Un héritage historique devenu socle d’une alliance stratégique
La relation entre Alger et Rome ne date pas d’hier. Elle repose sur un socle mémoriel et politique solide. L’Algérie n’a jamais oublié le soutien italien durant la guerre de libération nationale, incarné notamment par Enrico Mattei, fondateur du géant énergétique ENI, farouche défenseur du droit des peuples à disposer de leurs ressources. De même, au plus fort de la décennie noire, dans les années 1990, alors que l’Algérie était isolée diplomatiquement, l’Italie est restée aux côtés d’Alger. La compagnie Alitalia a été la seule à maintenir ses vols vers l’Algérie lorsque toutes les autres compagnies européennes suspendaient leurs liaisons.
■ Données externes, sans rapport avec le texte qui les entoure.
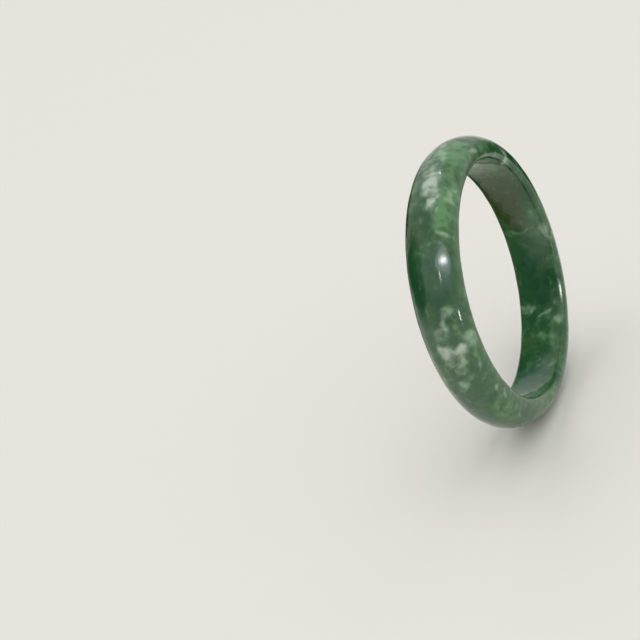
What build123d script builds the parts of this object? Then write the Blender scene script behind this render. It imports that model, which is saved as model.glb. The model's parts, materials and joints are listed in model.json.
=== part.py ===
from build123d import *
import os

# A one-piece bangle bracelet, cut and polished from a single block of jade.
# Units are millimetres. The ring stands upright: +Z is up and the bore runs along Y.
# The origin is the centre of the bore.

# ---- driving dimensions ----
BORE_DIAMETER = 58.0  # the opening that passes over the hand
BAND_WIDTH = 12.7  # from one side of the ring to the other, along the bore
BAND_THICKNESS = 6.6  # from the bore wall to the crown of the outer face
EDGE_RADIUS = 1.4  # rounding where the bore wall meets each side

# ---- worked out from them ----
BORE_RADIUS = BORE_DIAMETER / 2
HALF_WIDTH = BAND_WIDTH / 2
HALF_WALL = HALF_WIDTH - EDGE_RADIUS  # half the straight wall of the bore
DOME_BASE = BORE_RADIUS + EDGE_RADIUS  # radius at which the outer face leaves the sides
DOME_HEIGHT = BAND_THICKNESS - EDGE_RADIUS

os.makedirs("parts", exist_ok=True)

# ---- bangle: a D-shaped section turned once round the bore ----
# The section is drawn across the top of the ring: its x runs along the bore, its y outwards.
# The bore wall is straight, both its edges are rounded, and the outer face is half an ellipse
# that leaves the sides square to the bore.
with BuildPart() as bangle:
    with BuildSketch(Plane.YZ) as section:
        with BuildLine() as outline:
            Line((-HALF_WALL, BORE_RADIUS), (HALF_WALL, BORE_RADIUS))
            CenterArc((HALF_WALL, DOME_BASE), EDGE_RADIUS, -90, 90)
            EllipticalCenterArc((0, DOME_BASE), HALF_WIDTH, DOME_HEIGHT, arc_size=180)
            CenterArc((-HALF_WALL, DOME_BASE), EDGE_RADIUS, 180, 90)
        make_face()
    revolve(axis=Axis.Y, revolution_arc=360)

bangle.part.label = "bangle"
export_step(bangle.part, "parts/bangle.step")

box = bangle.part.bounding_box()
print(f"bangle: {bangle.part.volume / 1000:.2f} cm3, box {box.size.X:.2f} x {box.size.Y:.2f} x {box.size.Z:.2f} mm")
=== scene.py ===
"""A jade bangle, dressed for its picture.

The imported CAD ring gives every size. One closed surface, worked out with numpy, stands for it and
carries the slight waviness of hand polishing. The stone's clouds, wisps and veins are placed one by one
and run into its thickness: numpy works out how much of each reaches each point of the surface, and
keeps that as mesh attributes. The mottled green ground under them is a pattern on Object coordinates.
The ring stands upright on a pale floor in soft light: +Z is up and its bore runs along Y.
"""

import json
import logging
import math
from dataclasses import dataclass
from enum import Enum
from typing import Any

import bpy
import numpy as np
from mathutils import Matrix, Vector


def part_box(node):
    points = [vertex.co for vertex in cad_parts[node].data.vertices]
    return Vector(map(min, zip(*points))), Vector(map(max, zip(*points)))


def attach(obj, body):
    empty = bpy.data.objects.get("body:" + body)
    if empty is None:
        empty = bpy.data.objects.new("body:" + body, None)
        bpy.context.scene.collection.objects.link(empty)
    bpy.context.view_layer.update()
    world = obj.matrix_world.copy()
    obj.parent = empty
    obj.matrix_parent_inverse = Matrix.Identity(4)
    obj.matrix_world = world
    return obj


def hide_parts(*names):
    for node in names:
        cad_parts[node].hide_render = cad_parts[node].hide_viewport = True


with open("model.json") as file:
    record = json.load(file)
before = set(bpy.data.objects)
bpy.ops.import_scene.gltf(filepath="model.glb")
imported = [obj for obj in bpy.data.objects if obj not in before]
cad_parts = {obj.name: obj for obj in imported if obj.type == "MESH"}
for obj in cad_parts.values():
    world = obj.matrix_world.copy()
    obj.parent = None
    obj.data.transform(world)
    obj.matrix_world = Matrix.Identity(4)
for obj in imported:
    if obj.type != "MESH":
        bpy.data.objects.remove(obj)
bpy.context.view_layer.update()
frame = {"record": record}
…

Ce capital symbolique s’est aujourd’hui transformé en un levier géopolitique majeur. Le gazoduc Transmed, qui relie les deux pays via la Tunisie, constitue l’épine dorsale de leur partenariat énergétique. Avec la guerre en Ukraine et la baisse drastique des livraisons russes, l’Algérie est devenue le premier fournisseur de gaz naturel de l’Italie, assurant plus du tiers de ses besoins. Le 7 juillet, Sonatrach et ENI ont signé un nouveau contrat de 1,35 milliard de dollars pour le développement des hydrocarbures dans le bassin de Berkine Sud, consolidant davantage ce lien vital.
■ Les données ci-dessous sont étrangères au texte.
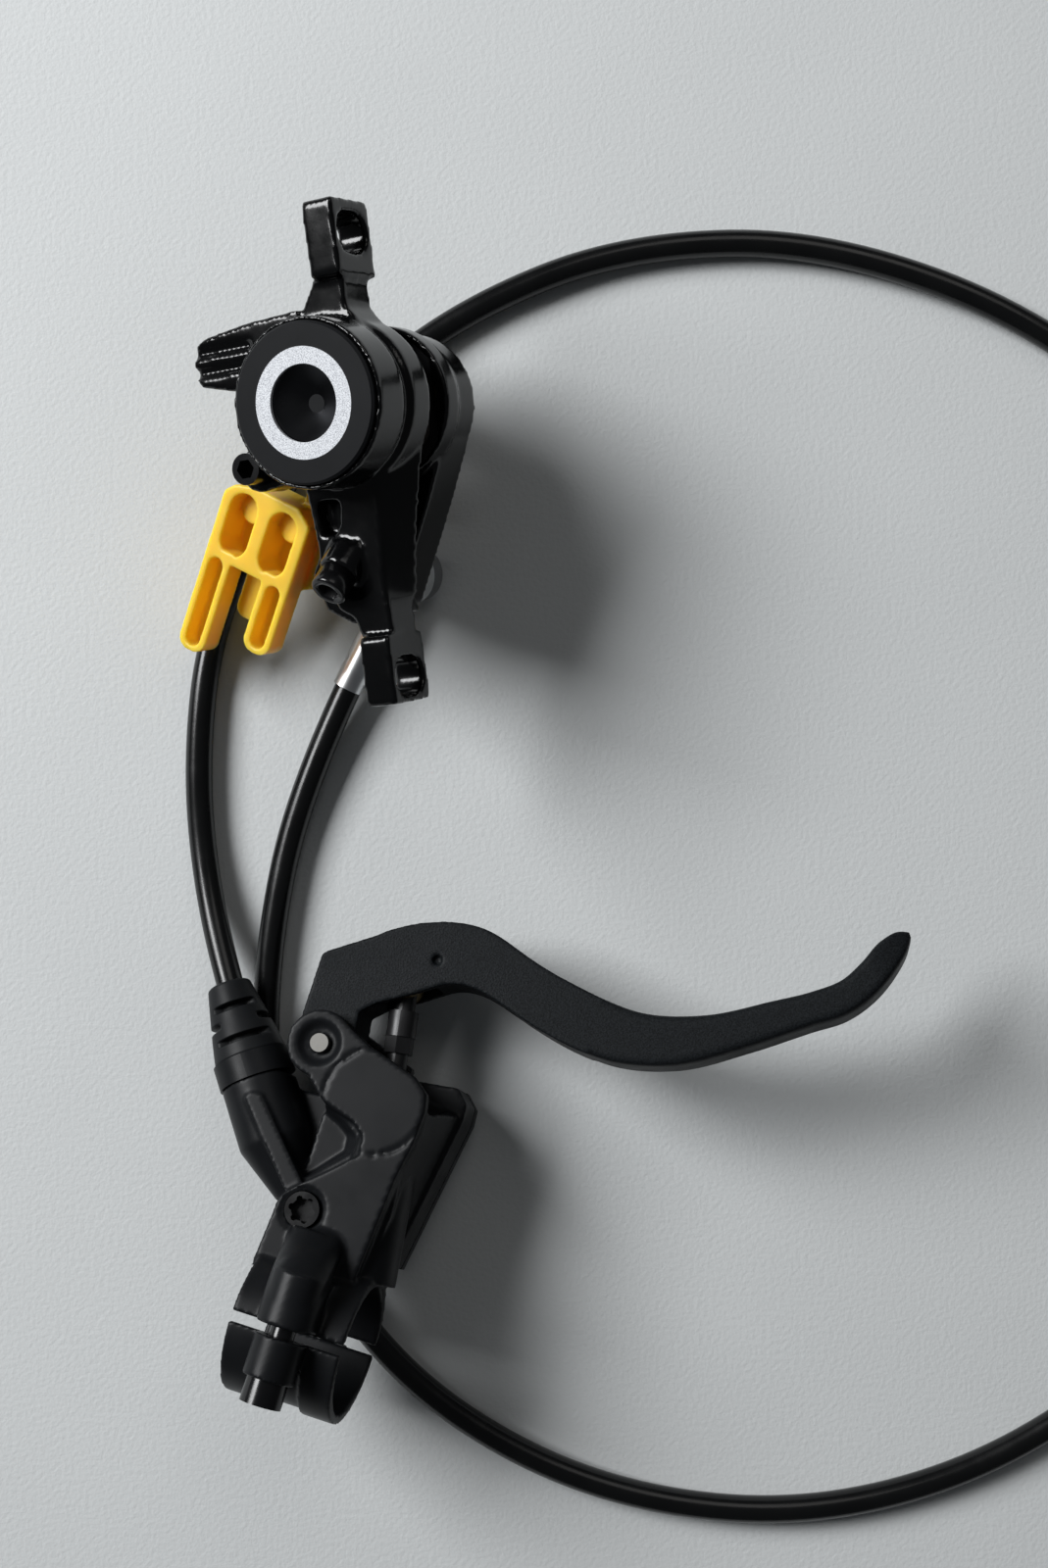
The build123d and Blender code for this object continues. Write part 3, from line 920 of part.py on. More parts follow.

Les chiffres parlent d’eux-mêmes : l’Algérie est le premier partenaire commercial de l’Italie en Afrique, avec un volume d’échanges dépassant 14 milliards d’euros. L’Italie est aujourd’hui le premier client et deuxième fournisseur de l’Algérie, devant la France et l’Allemagne, avec des investissements italiens estimés à 8,5 milliards d’euros.
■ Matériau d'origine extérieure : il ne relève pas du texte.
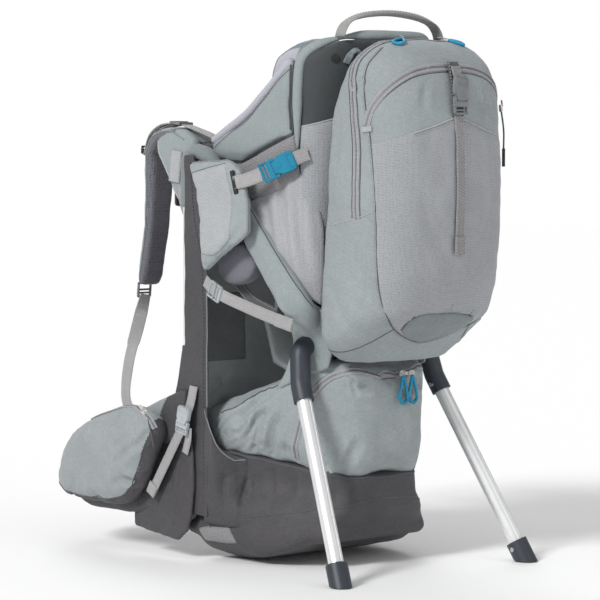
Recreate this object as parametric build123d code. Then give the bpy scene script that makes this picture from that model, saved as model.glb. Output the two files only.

Un choix stratégique face à une Europe fragmentée
Ce resserrement des liens entre l’Algérie et l’Italie se fait sur fond de tensions croissantes avec d’autres capitales européennes, notamment Paris. Depuis la reconnaissance par Emmanuel Macron en juillet 2023 de la marocanité du Sahara occidental, les relations entre Alger et Paris se sont sérieusement détériorées.
L’incarcération de l’écrivain Boualem Sansal, le refus de l’Algérie de rapatrier ses ressortissants sous le coup d’OQTF, ou encore les restrictions décidées par le ministère français de l’Intérieur à l’encontre de certains responsables algériens ont contribué à plomber durablement la relation. Aujourd’hui, les canaux de communication sont presque à l’arrêt, et l’ambassadeur d’Algérie à Paris n’a toujours pas regagné son poste.
Avec Bruxelles, le climat est également tendu. L’Union européenne a récemment décidé de recourir à l’arbitrage contre l’Algérie en représailles aux restrictions commerciales imposées par cette dernière. À Alger, on soupçonne Paris d’avoir influencé cette décision. Mais au-delà de cette hypothèse, le contentieux tient essentiellement au positionnement politique des pays européens sur le Sahara occidental.
Contrairement à l’Italie, qui prône une solution « mutuellement acceptable » sous l’égide de l’ONU, plusieurs pays européens ont pris parti pour le plan marocain d’autonomie, ce que l’Algérie considère comme une ligne rouge.
Dans ce contexte, le choix de l’Italie apparaît stratégique pour Alger : préserver ses parts de marché énergétique en Europe, s’appuyer sur un partenaire influent, mais neutre sur les dossiers sensibles, et renforcer sa doctrine de multilatéralisme dans ses relations extérieures. À plus long terme, cette alliance pourrait permettre à l’Algérie de contrebalancer l’influence française au sein de l’UE, tout en consolidant sa stature de puissance régionale indépendante.
Déjà, ce rapprochement suscite des réactions en France, où certaines voix dénoncent une politique étrangère trop condescendante envers Alger. Les retombées sont visibles : les investissements français en Algérie se sont contractés, tout comme les importations algériennes en provenance de France, au profit de partenaires plus « stables » selon Alger.
La relation entre Alger et Rome ne se limite plus à un simple partenariat énergétique. Elle s’impose comme un véritable axe stratégique à l’heure des recompositions géopolitiques, notamment en Méditerranée et en Afrique du Nord.